In another part of the interview, Mr. Ferrer described memorization as the most unpleasant part of the acting process, and I agree. There’s a tyranny of the script, and it makes me ask about the choices the author has made. Hamlet gives us a brilliant speech about his inept handling of his dead father’s wishes in “O, what a rogue and peasant slave am I!” The words fight to get off the page and fly about the theater firing the passions of the hearers. Hamlet is chastened by the Player’s tears for an unknown Hecuba, while he himself toils with the knowledge of a dear murdered father.

Yet, when we see him next, Hamlet is lost in “To be, or not to be…” A good actor has to be responsible for the transition from one to the other. There must be a world he occupies where objects and events lead him from shouting to hesitation. What can the actor accomplish between those two disparate speeches to arrive from the passion of one to the pathos of the other?

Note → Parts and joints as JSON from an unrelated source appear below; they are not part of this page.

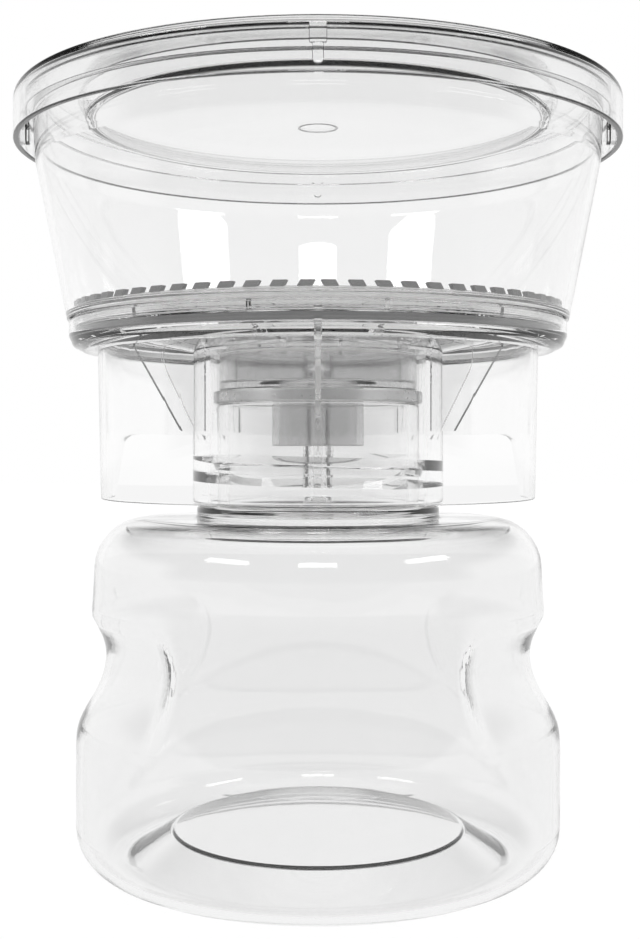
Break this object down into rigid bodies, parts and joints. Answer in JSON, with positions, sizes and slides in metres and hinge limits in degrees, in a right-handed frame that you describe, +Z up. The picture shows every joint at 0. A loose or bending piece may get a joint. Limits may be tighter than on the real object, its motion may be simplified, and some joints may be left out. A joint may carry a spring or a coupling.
{
  "type": "vacuum filtration unit",
  "caption": "Clear vacuum filtration unit: a lidded funnel over a membrane, on a ribbed base with a hose port, screwed onto a waisted receiver bottle.",
  "frame": {"origin": "centre of the receiver bottle's foot, on the surface it stands on", "axes": "+Z up along the common axis of bottle, base, funnel and lid; +Y towards the hose port at the back; +X to the right seen from the front"},
  "size_m": [0.13, 0.13, 0.1637],
  "materials": {
    "bottle_plastic": "clear, moulded glossy polystyrene",
    "base_plastic": "clear, moulded glossy polystyrene",
    "funnel_plastic": "clear, moulded glossy polystyrene",
    "lid_plastic": "clear, moulded glossy polystyrene",
    "ring_plastic": "smoke-clear moulded polystyrene",
    "silicone": "translucent silicone, satin",
    "grey_rubber": "grey elastomer, satin",
    "membrane_white": "matte white microporous sheet",
    "porous_white": "matte sintered plastic"
  },
  "bodies": {
    "bottle": {"receiver_bottle": "bottle_plastic"},
    "gasket": {"neck_gasket": "silicone"},
    "head": {"filter_base": "base_plastic", "port_frit": "porous_white", "funnel_seal": "grey_rubber", "membrane": "membrane_white", "retaining_ring": "ring_plastic", "funnel": "funnel_plastic"},
    "lid": {"lid": "lid_plastic"}
  },
  "joints": [
    {"name": "head_climb", "type": "slide", "parent": "bottle", "child": "gasket", "axis": [0, 0, 1], "range_m": [0, 0.0261]},
    {"name": "head_turn", "type": "hinge", "parent": "gasket", "child": "head", "pos_m": [0, 0, 0.088], "axis": [0, 0, 1], "range_deg": [0, 2340]},
    {"name": "lid_lift", "type": "slide", "parent": "head", "child": "lid", "axis": [0, 0, 1], "range_m": [0, 0.03]}
  ],
  "couplings": [
    {"joint": "head_climb", "follows": "head_turn", "m_per_rad": 0.00063662}
  ]
}
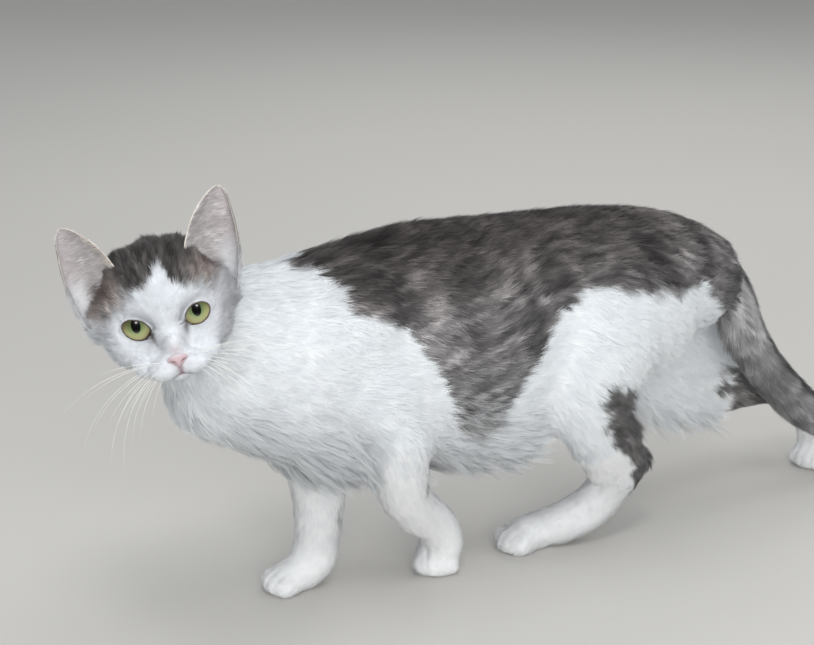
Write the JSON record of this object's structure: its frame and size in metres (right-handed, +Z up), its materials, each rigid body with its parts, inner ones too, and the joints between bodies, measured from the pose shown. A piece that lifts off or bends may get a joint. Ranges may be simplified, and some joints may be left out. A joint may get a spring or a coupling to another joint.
{
  "type": "cat",
  "caption": "Young short-haired cat in mid-walk, tabby saddle and cap over white, head turned to its left, tail trailing low.",
  "frame": {"origin": "on the floor, under the middle of the whole cat's length and width", "axes": "+Z up; the cat walks along -X, its left side is at -Y, and its head is turned towards -Y"},
  "size_m": [0.6178, 0.1392, 0.2847],
  "materials": {
    "white_coat": "short soft fur",
    "tabby_coat": "short soft fur, faintly streaked",
    "ear_skin": "thin skin under very short fur",
    "eye": "wet, yellow-green iris with an upright pupil",
    "nose_leather": "bare, slightly damp"
  },
  "bodies": {
    "root": {"head": "white_coat", "neck": "white_coat", "chest": "white_coat", "abdomen": "tabby_coat", "rump": "tabby_coat", "thigh_left": "white_coat", "thigh_right": "white_coat", "shank_left": "white_coat", "shank_right": "white_coat", "foot_left": "white_coat", "foot_right": "white_coat", "foreleg_left": "white_coat", "foreleg_right": "white_coat", "paw_left": "white_coat", "paw_right": "white_coat", "tail_base": "tabby_coat", "tail_middle": "tabby_coat", "tail_tip": "tabby_coat", "ear_left": "ear_skin", "ear_right": "ear_skin", "eye_left": "eye", "eye_right": "eye", "nose": "nose_leather"}
  },
  "joints": []
}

The author only sets down what is absolutely necessary to advance the plot. Any extraneous speech, line, phrase, or word has to be struck from the page. While we can write reams about the difference between these two speeches and how inappropriate their timing may be, we have to assume that Shakespeare set them down on the page in sequence for a reason. In Olivier’s movie of Hamlet, he interposes the scene with Ophelia between the two. I think he does a disservice to the writer.

As Mr. Ferrer said, the actor is telling a story, one written by someone else (except on very rare occasions). The actor is not an editor. He is a vessel. He is the important transporter of the playwright’s words, delivering them to a receptive audience, hopefully, in a dynamic and correct manner. He exists to animate what is on the page.